Setup fees and ongoing costs
Business loans usually have an origination fee — typically 3–4% of the loan amount, built into the loan structure. You pay this once, at the start.
Business line of credit NZ products typically have $0 origination fee but charge the ongoing weekly service fee. So a line of credit has lower upfront cost but ongoing carrying cost. A business loan has higher upfront cost but no carrying cost beyond the regular interest.
When a business loan is the right answer
Choose a business loan when:
- You have a specific, defined need with a known cost
- You'll use most or all of the funds immediately
- You want predictable, fixed weekly repayments
- You're under 2 years trading (line of credit may not be available)

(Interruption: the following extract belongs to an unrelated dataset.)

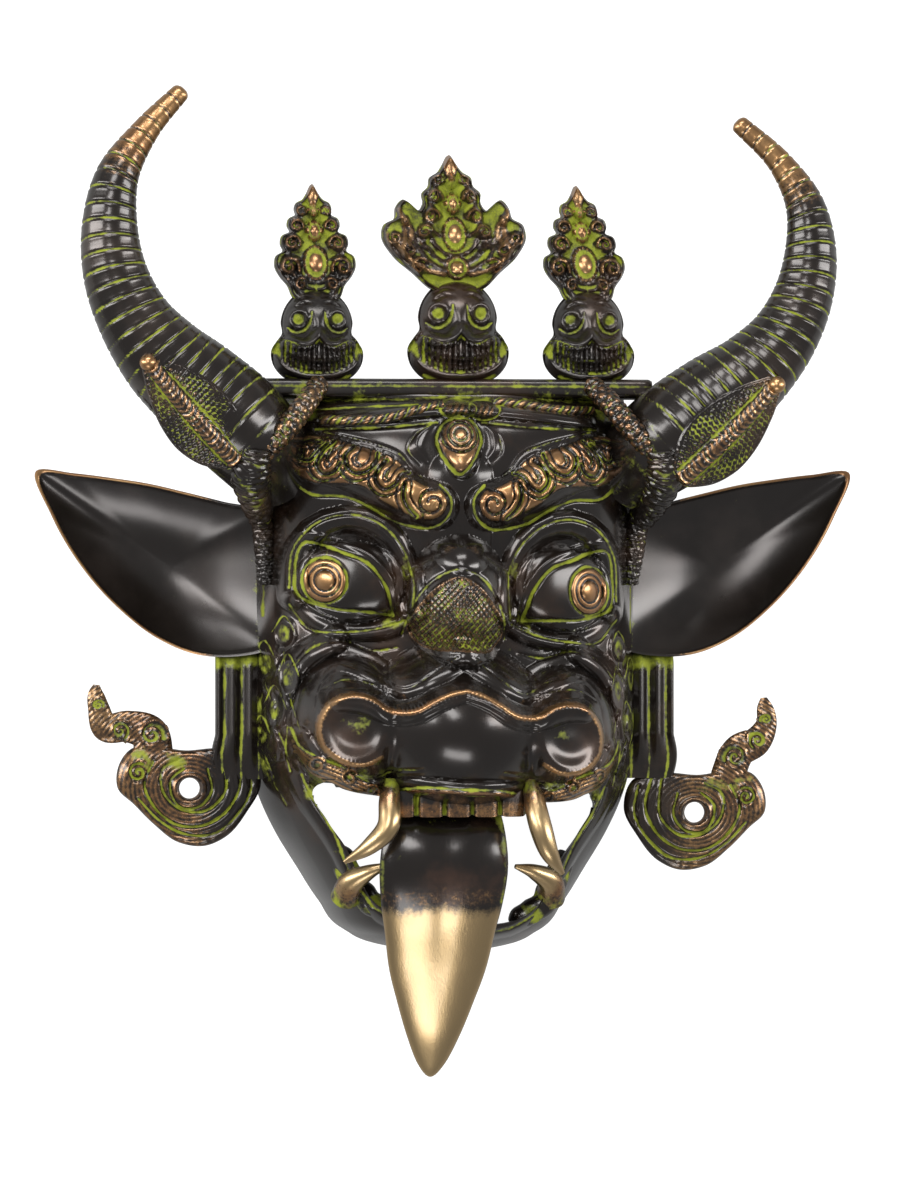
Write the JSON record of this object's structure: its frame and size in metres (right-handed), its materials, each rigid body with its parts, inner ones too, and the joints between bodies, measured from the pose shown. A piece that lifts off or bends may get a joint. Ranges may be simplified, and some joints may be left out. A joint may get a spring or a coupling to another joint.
{
  "type": "yamantaka mask",
  "caption": "Hollow cast mask of a bull-faced protector with curved horns, leaf ears, skull crown, hanging tongue and scrolled ribbons.",
  "frame": {"origin": "under the middle of the whole mask, on the surface it lies on", "axes": "+Z out of the face, +Y from the chin to the crown, +X to the right of somebody looking at the face"},
  "size_m": [0.412, 0.492, 0.1329],
  "materials": {
    "brass": "dark glossy patina with green in the grooves and rubbed copper-brown ridges; bare polished brass on fangs and tongue tip"
  },
  "bodies": {
    "root": {"mask": "brass"}
  },
  "joints": []
}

- The use is one-off rather than ongoing
When a business line of credit is the right answer
Choose a line of credit when:
- Cashflow is variable or seasonal
- You can't predict exactly when or how much you'll need
- You want capital available for opportunities that come up
- Your business is 2+ years trading and meets standard criteria
- You'll likely use less than half the facility most of the time
Can you have both?
Yes. Many established NZ businesses run a business loan for a specific known need (like a major one-off project or refinance) alongside a business line of credit NZ facility for working capital. The loan handles the lump sum work; the line of credit handles the cashflow rhythm. As long as both are serviceable on the business's revenue, both can be approved — and most lenders will consider concurrent applications.
The broker advantage
Business loan vs line of credit NZ is a structural decision more than a product comparison. The right answer depends on the cashflow shape of the business, not just the loan amount. A broker who understands both products can match the structure to the situation rather than just submitting whatever you ask for. That matters because the wrong product fit costs money — either through unnecessary interest on funds you didn't need, or through ongoing service fees on a facility you barely use.